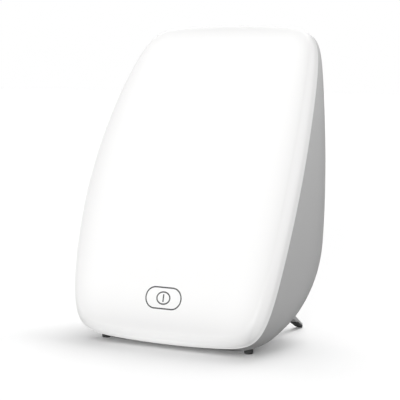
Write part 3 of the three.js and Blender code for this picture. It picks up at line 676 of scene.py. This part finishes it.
# %% Power socket
JACK_FRONT, JACK_WIDTH, JACK_DEPTH, JACK_TALL, JACK_SUNK = 91.15, 9, 12, 11, 0.6
BORE_RADIUS, BORE_DEPTH, NOSE_ROOT, PAST_MOUTH, SOCKET_SIDES = 3.2, 10, 6, 5, 64
SOCKET_ROUNDING = 0.25

bare_selection()
bpy.ops.mesh.primitive_cube_add(size=1)
socket = bpy.context.object
socket.name = "power_socket"
socket.dimensions = (JACK_WIDTH * MM, JACK_DEPTH * MM, JACK_TALL * MM)
socket.location = in_frame(Vector((0, JACK_FRONT + JACK_DEPTH / 2, JACK_HEIGHT)))
bpy.ops.object.transform_apply(location=True, rotation=True, scale=True)
mouth = JACK_MOUTH - JACK_SUNK
boolean(socket, "UNION", rod(
    "nose", NOSE_RADIUS, (0, JACK_FRONT + NOSE_ROOT, JACK_HEIGHT),
    (0, mouth, JACK_HEIGHT), SOCKET_SIDES))
drill(socket, "bore", BORE_RADIUS, (0, mouth - BORE_DEPTH, JACK_HEIGHT),
      (0, mouth + PAST_MOUTH, JACK_HEIGHT), SOCKET_SIDES)
round_edges(socket, SOCKET_ROUNDING)
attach(socket, "lamp")
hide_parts("dc_jack")
print(socket.name, len(socket.data.polygons), "faces")

# %% [markdown]
# ## Finishes
# Every finish starts from a Principled BSDF. Moulded plastic is never one flat colour: it
# has a fine spark grain that breaks up its highlights, and its tone and gloss drift a
# little over a hand's width. One shared effect gives both, and each finish sets its scale.

# %% Shared effect: moulded surface
BROAD_SCALE, BROAD_DETAIL, BROAD_ROUGHNESS, GRAIN_DETAIL = 22, 3, 0.55, 2


def new_group(name, inputs, outputs):
    """A shader node group with named sockets, and its input and output nodes."""
    group = bpy.data.node_groups.new(name, "ShaderNodeTree")
    for label, kind, value in inputs:
        entry = group.interface.new_socket(label, in_out="INPUT", socket_type=kind)
        entry.default_value = value
    for label, kind in outputs:
        group.interface.new_socket(label, in_out="OUTPUT", socket_type=kind)
    start, end = group.nodes.new("NodeGroupInput"), group.nodes.new("NodeGroupOutput")
    return group, start, end


def add_node(tree, kind, links=None, **settings):
    """A node with its properties set and its inputs linked or given a value."""
    node = tree.nodes.new(kind)
    for key, value in settings.items():
        setattr(node, key, value)
    for key, value in (links or {}).items():
        if isinstance(value, bpy.types.NodeSocket):
            tree.links.new(value, node.inputs[key])
        else:
            node.inputs[key].default_value = value
    return node


surface_group, taken, given = new_group(
    "moulded_surface",
    [("Color", "NodeSocketColor", (0.5, 0.5, 0.5, 1)),
     ("Tone Drift", "NodeSocketFloat", 0.04),
     ("Grain Scale", "NodeSocketFloat", 2500),
     ("Roughness", "NodeSocketFloat", 0.5),
     ("Roughness Drift", "NodeSocketFloat", 0.06)],
    [("Color", "NodeSocketColor"), ("Roughness", "NodeSocketFloat"),
     ("Height", "NodeSocketFloat")])
spot = add_node(surface_group, "ShaderNodeTexCoord").outputs["Object"]
broad = add_node(surface_group, "ShaderNodeTexNoise",
                 {"Vector": spot, "Scale": BROAD_SCALE, "Detail": BROAD_DETAIL,
                  "Roughness": BROAD_ROUGHNESS})
grain = add_node(surface_group, "ShaderNodeTexNoise",
                 {"Vector": spot, "Scale": taken.outputs["Grain Scale"],
                  "Detail": GRAIN_DETAIL})
drift = add_node(surface_group, "ShaderNodeMath", {0: broad.outputs["Fac"], 1: 0.5},
                 operation="SUBTRACT")
tone = add_node(surface_group, "ShaderNodeMath",
                {0: drift.outputs[0], 1: taken.outputs["Tone Drift"], 2: 1.0},
                operation="MULTIPLY_ADD")
tinted = add_node(surface_group, "ShaderNodeVectorMath",
                  {0: taken.outputs["Color"], "Scale": tone.outputs[0]}, operation="SCALE")
gloss = add_node(surface_group, "ShaderNodeMath",
                 {0: drift.outputs[0], 1: taken.outputs["Roughness Drift"],
                  2: taken.outputs["Roughness"]}, operation="MULTIPLY_ADD", use_clamp=True)
surface_group.links.new(tinted.outputs[0], given.inputs["Color"])
surface_group.links.new(gloss.outputs[0], given.inputs["Roughness"])
surface_group.links.new(grain.outputs["Fac"], given.inputs["Height"])
print("effect:", surface_group.name)

# %% Finish maker
def finish(name, color, roughness, grain_scale, bump, tone_drift, **shader):
    """A material with the moulded surface; shader values go on the shader's own sockets."""
    material = bpy.data.materials.new(name)
    material.use_nodes = True
    tree = material.node_tree
    principled = tree.nodes["Principled BSDF"]
    effect = add_node(tree, "ShaderNodeGroup", node_tree=surface_group)
    effect.inputs["Color"].default_value = (*color, 1)
    effect.inputs["Tone Drift"].default_value = tone_drift
    effect.inputs["Grain Scale"].default_value = grain_scale
    effect.inputs["Roughness"].default_value = roughness
    tree.links.new(effect.outputs["Color"], principled.inputs["Base Color"])
    tree.links.new(effect.outputs["Roughness"], principled.inputs["Roughness"])
    relief = add_node(tree, "ShaderNodeBump", {
        "Strength": 1.0, "Distance": bump * MM, "Height": effect.outputs["Height"]})
    tree.links.new(relief.outputs["Normal"], principled.inputs["Normal"])
    for key, value in shader.items():
        label = key.replace("_", " ").title().replace("Ior", "IOR")
        principled.inputs[label].default_value = value
    return material


print("inputs:", [entry.name for entry in taken.outputs if entry.name])

# %% [markdown]
# ## Opal glow
# The LEDs light the screen from behind. Its middle is evenly bright, the glow fades over
# the last few centimetres to the rounded edge, and it fades sooner at the bottom, where
# the tray has no LEDs. The outermost millimetres are bright again, and that is painted
# light: an extra glow on the rounded side edges stands in for the light that falls on
# them, and a stronger one on the bottom edge stands in for light bounced up from the white
# floor. The screen gets a UV map whose two shares run across and up the face, so both
# follow the waisted outline. Plain coordinates would cut across it.

# %% Face map
MAP_ROUNDS, CROWN_REACH, FORWARD_SHARE, LAST_SHARE = 12, 117, 0.98, 0.999

face_map = opal_screen.data.uv_layers.new(name="face_map")
for loop in opal_screen.data.loops:
    point = opal_screen.data.vertices[loop.vertex_index].co / MM
    z = point.z - EDGE_HEIGHT
    v = 0.0
    for _ in range(MAP_ROUNDS):
        forward = CROWN_BASE + CROWN * (1 - min(abs(v) / CROWN_REACH, 1) ** 2)
        forward *= FORWARD_SHARE
        sine = (z - forward * math.sin(lean_at(v))) * BEND + math.sin(LEAN_BOTTOM)
        v = (math.asin(min(max(sine, -1), 1)) - LEAN_BOTTOM) / BEND - FACE_LENGTH / 2
    along = min(max(2 * v / FACE_LENGTH, -LAST_SHARE), LAST_SHARE)
    half_width = FACE_HALF_WIDTH * (1 - abs(along) ** OUTLINE_POWER) ** (1 / OUTLINE_POWER)
    half_width *= narrowing(along)
    face_map.data[loop.index].uv = (point.x / max(half_width, 1), 2 * v / FACE_LENGTH)
print("face map:", len(face_map.data), "corners")

# %% Opal finish
# Each start, end and power; a share is -1 or 1 at the face's edges
SIDE_FADE, BOTTOM_FADE = (0.62, 1.0, 2.8), (-0.66, -0.98, 2.2)
TOP_FADE = (0.78, 0.98, 2.0)
# The two edge glows on this line and their levels on the next are painted light: the side
# edges stand in for light falling on them, the bottom edge for light bounced up from the
# floor
SIDE_PAINTED_LIGHT, BOTTOM_PAINTED_BOUNCE = (0.93, 0.985, 1.0), (-0.88, -1.0, 2.6)
GLOW_LEVEL, SIDE_LIGHT_LEVEL, BOTTOM_BOUNCE_LEVEL = 0.215, 0.21, 0.45
GLOW_TINT = (1, 0.998, 0.992)

opal = finish("opal", (0.66, 0.658, 0.656), 0.42, grain_scale=900, bump=0.003,
              tone_drift=0.008, specular_ior_level=0.25, ior=1.49)
opal_tree = opal.node_tree


def calculate(operation, *values):
    """The output of one sum, product or the like in the opal finish."""
    return add_node(opal_tree, "ShaderNodeMath", dict(enumerate(values)),
                    operation=operation).outputs[0]


def climb(value, start, end, power):
    """0 before start, rising to 1 at end, slowly at first."""
    ramp = add_node(opal_tree, "ShaderNodeMapRange", {
        "Value": value, "From Min": start, "From Max": end, "To Min": 0.0, "To Max": 1.0})
    return calculate("POWER", ramp.outputs[0], power)


def fade(value, start, end, power):
    """1 before start, falling to 0 at end, with a soft shoulder."""
    return calculate("SUBTRACT", 1.0, climb(value, start, end, power))


shares = add_node(opal_tree, "ShaderNodeUVMap", uv_map="face_map")
split = add_node(opal_tree, "ShaderNodeSeparateXYZ", {"Vector": shares.outputs["UV"]})
across, up_share = calculate("ABSOLUTE", split.outputs["X"]), split.outputs["Y"]
glow = calculate("MULTIPLY", fade(across, *SIDE_FADE), fade(up_share, *BOTTOM_FADE))
glow = calculate("MULTIPLY", glow, fade(up_share, *TOP_FADE))
# Painted light: extra glow on the rounded side edges, standing in for the light that falls on
# them
painted_side_light = calculate("MULTIPLY", climb(across, *SIDE_PAINTED_LIGHT), SIDE_LIGHT_LEVEL)
# Painted light: extra glow on the bottom edge, standing in for light bounced up from the
# white floor
painted_bounce_light = calculate("MULTIPLY", climb(up_share, *BOTTOM_PAINTED_BOUNCE), BOTTOM_BOUNCE_LEVEL)
# The brighter of the two painted edge lights
rim = calculate("MAXIMUM", painted_side_light, painted_bounce_light)
level = calculate("MULTIPLY_ADD", glow, GLOW_LEVEL, rim)
tint = add_node(opal_tree, "ShaderNodeVectorMath", {0: GLOW_TINT, "Scale": level},
                operation="SCALE")
shader = opal_tree.nodes["Principled BSDF"]
opal_tree.links.new(tint.outputs[0], shader.inputs["Emission Color"])
shader.inputs["Emission Strength"].default_value = 1.0
opal_screen.data.materials.clear()
opal_screen.data.materials.append(opal)
print("opal:", len(opal_tree.nodes), "nodes")

# %% The other finishes
FINISHES = (
    # Name, colour, roughness, grain scale, bump in mm, tone drift
    ("grey_plastic", (0.62, 0.62, 0.62), 0.6, 2600, 0.02, 0.03),
    ("white_plastic", (0.86, 0.86, 0.84), 0.6, 1800, 0.02, 0.03),
    ("white_board", (0.8, 0.81, 0.77), 0.5, 1200, 0.01, 0.05),
    ("green_board", (0.02, 0.11, 0.05), 0.42, 1200, 0.01, 0.2),
    ("black_plastic", (0.018, 0.018, 0.02), 0.42, 2600, 0.02, 0.1),
    ("rubber", (0.022, 0.022, 0.023), 0.8, 1500, 0.05, 0.2),
    ("foam", (0.05, 0.05, 0.055), 0.95, 900, 0.3, 0.3),
    ("steel", (0.62, 0.63, 0.65), 0.3, 1500, 0.005, 0.06),
    ("red_wire", (0.55, 0.045, 0.03), 0.4, 900, 0.01, 0.1),
    ("blue_wire", (0.03, 0.1, 0.55), 0.4, 900, 0.01, 0.1),
    ("ink", (0.05, 0.051, 0.053), 0.55, 3000, 0.003, 0.1),
)
SHADER_VALUES = {"grey_plastic": {"specular_ior_level": 0.2}, "steel": {"metallic": 1.0}}
finishes = {row[0]: finish(*row, **SHADER_VALUES.get(row[0], {})) for row in FINISHES}


def wear(piece, slot):
    """Gives a piece one finish alone."""
    piece.data.materials.clear()
    piece.data.materials.append(finishes[slot])


for part in frame["record"]["subparts"]:
    if part["material_slot"] != "opal":
        wear(frame["nodes"][part["node"]], part["material_slot"])
for piece in bpy.data.objects:
    if piece.name.startswith("key_"):
        wear(piece, "ink")
    elif piece.name.startswith("rubber_"):
        wear(piece, "rubber")
wear(housing_shell, "grey_plastic")
wear(bpy.data.objects["stand_frame"], "grey_plastic")
wear(socket, "black_plastic")
print("finishes:", len(finishes) + 1)

# %% [markdown]
# ## Floor, backdrop and light
# The lamp stands on a white sweep. The camera sees the world as plain white, and the floor
# is diffuse, so it keeps the soft shadow that falls towards the camera. Suns act as distant
# soft boxes: they light a near and a far spot alike, so the floor stays even. The two in
# front stand low and are narrow, so they light the lamp's face but hardly the floor, and
# the shadow under the face stays dark. Three behind the lamp throw that shadow, each at
# its own angle. The level is one at which a colour renders about as it is written.

# %% Floor and world
def backdrop_seen(tree):
    """1 for rays that look at the backdrop itself or at its mirror image."""
    rays = add_node(tree, "ShaderNodeLightPath")
    mirrored = add_node(tree, "ShaderNodeMath", {
        0: rays.outputs["Is Glossy Ray"], 1: rays.outputs["Is Transmission Ray"]},
        operation="MAXIMUM")
    return add_node(tree, "ShaderNodeMath", {
        0: rays.outputs["Is Camera Ray"], 1: mirrored.outputs[0]},
        operation="MAXIMUM").outputs[0]


def between(tree, mask, low, high):
    """low where the mask is 0, high where it is 1."""
    return add_node(tree, "ShaderNodeMapRange", {
        "Value": mask, "To Min": low, "To Max": high}).outputs[0]


FLOOR_SIZE, FLOOR_BOUNCE, FLOOR_SEEN, FLOOR_GLOW = 12, 0.2, 0.9, 0.091
WORLD_LIGHT, WORLD_SEEN = 0.466, 1.0
WHITE = (1, 1, 1, 1)

bare_selection()
bpy.ops.mesh.primitive_plane_add(size=FLOOR_SIZE)
floor = bpy.context.object
floor.name = "floor"
sweep = bpy.data.materials.new("white_sweep")
sweep.use_nodes = True
tree = sweep.node_tree
shader = tree.nodes["Principled BSDF"]
shader.inputs["Roughness"].default_value = 1.0
shader.inputs["Specular IOR Level"].default_value = 0.0
seen = backdrop_seen(tree)
white = add_node(tree, "ShaderNodeCombineColor", {
    name: between(tree, seen, FLOOR_BOUNCE, FLOOR_SEEN)
    for name in ("Red", "Green", "Blue")})
tree.links.new(white.outputs[0], shader.inputs["Base Color"])
tree.links.new(between(tree, seen, 0.0, FLOOR_GLOW), shader.inputs["Emission Strength"])
shader.inputs["Emission Color"].default_value = WHITE
floor.data.materials.append(sweep)

world = bpy.data.worlds.new("studio")
bpy.context.scene.world = world
world.use_nodes = True
tree = world.node_tree
backdrop = tree.nodes["Background"]
backdrop.inputs["Color"].default_value = WHITE
tree.links.new(between(tree, backdrop_seen(tree), WORLD_LIGHT, WORLD_SEEN),
               backdrop.inputs["Strength"])
print("floor:", FLOOR_SIZE, "m, world light:", WORLD_LIGHT)

# %% Suns
SUNS = (
    # Name, turn from the front towards +X, rise, level, spread; angles in degrees
    ("front_sun", 15, 5, 0.82, 16),
    ("left_sun", -60, 5, 0.222, 16),
    ("right_rear_sun", 150, 45, 0.132, 50),
    ("steep_sun", 165, 62, 0.25, 24),
    ("rear_sun", 210, 45, 0.296, 50),
)


def soft_sun(name, turn, rise, level, spread):
    """A sun that looks at the lamp, as wide as a soft box."""
    bare_selection()
    bpy.ops.object.light_add(type="SUN")
    sun = bpy.context.object
    sun.name = name
    turn, rise = math.radians(turn), math.radians(rise)
    to_sun = Vector((math.sin(turn) * math.cos(rise), -math.cos(turn) * math.cos(rise),
                     math.sin(rise)))
    sun.rotation_euler = to_sun.to_track_quat("Z", "Y").to_euler()
    sun.data.energy = level * math.pi
    sun.data.angle = math.radians(spread)


for row in SUNS:
    soft_sun(*row)
bpy.context.scene.view_settings.view_transform = "Standard"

**Given exercise**
Return nothing but the lines from the first line of the listing through the line with "BROAD_SCALE, BROAD_DETAIL, BROAD_ROUGHNESS, GRAIN_DETAIL", please, keeping every one of them unchanged.

**Solution for this exercise**
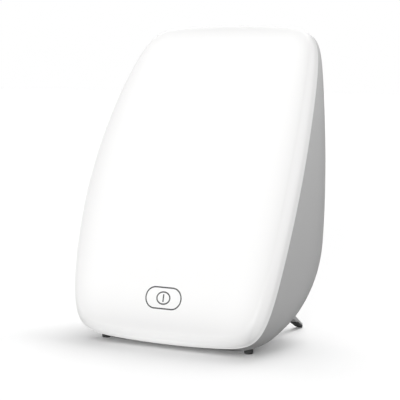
Write part 3 of the three.js and Blender code for this picture. It picks up at line 676 of scene.py. This part finishes it.
# %% Power socket
JACK_FRONT, JACK_WIDTH, JACK_DEPTH, JACK_TALL, JACK_SUNK = 91.15, 9, 12, 11, 0.6
BORE_RADIUS, BORE_DEPTH, NOSE_ROOT, PAST_MOUTH, SOCKET_SIDES = 3.2, 10, 6, 5, 64
SOCKET_ROUNDING = 0.25

bare_selection()
bpy.ops.mesh.primitive_cube_add(size=1)
socket = bpy.context.object
socket.name = "power_socket"
socket.dimensions = (JACK_WIDTH * MM, JACK_DEPTH * MM, JACK_TALL * MM)
socket.location = in_frame(Vector((0, JACK_FRONT + JACK_DEPTH / 2, JACK_HEIGHT)))
bpy.ops.object.transform_apply(location=True, rotation=True, scale=True)
mouth = JACK_MOUTH - JACK_SUNK
boolean(socket, "UNION", rod(
    "nose", NOSE_RADIUS, (0, JACK_FRONT + NOSE_ROOT, JACK_HEIGHT),
    (0, mouth, JACK_HEIGHT), SOCKET_SIDES))
drill(socket, "bore", BORE_RADIUS, (0, mouth - BORE_DEPTH, JACK_HEIGHT),
      (0, mouth + PAST_MOUTH, JACK_HEIGHT), SOCKET_SIDES)
round_edges(socket, SOCKET_ROUNDING)
attach(socket, "lamp")
hide_parts("dc_jack")
print(socket.name, len(socket.data.polygons), "faces")

# %% [markdown]
# ## Finishes
# Every finish starts from a Principled BSDF. Moulded plastic is never one flat colour: it
# has a fine spark grain that breaks up its highlights, and its tone and gloss drift a
# little over a hand's width. One shared effect gives both, and each finish sets its scale.

# %% Shared effect: moulded surface
BROAD_SCALE, BROAD_DETAIL, BROAD_ROUGHNESS, GRAIN_DETAIL = 22, 3, 0.55, 2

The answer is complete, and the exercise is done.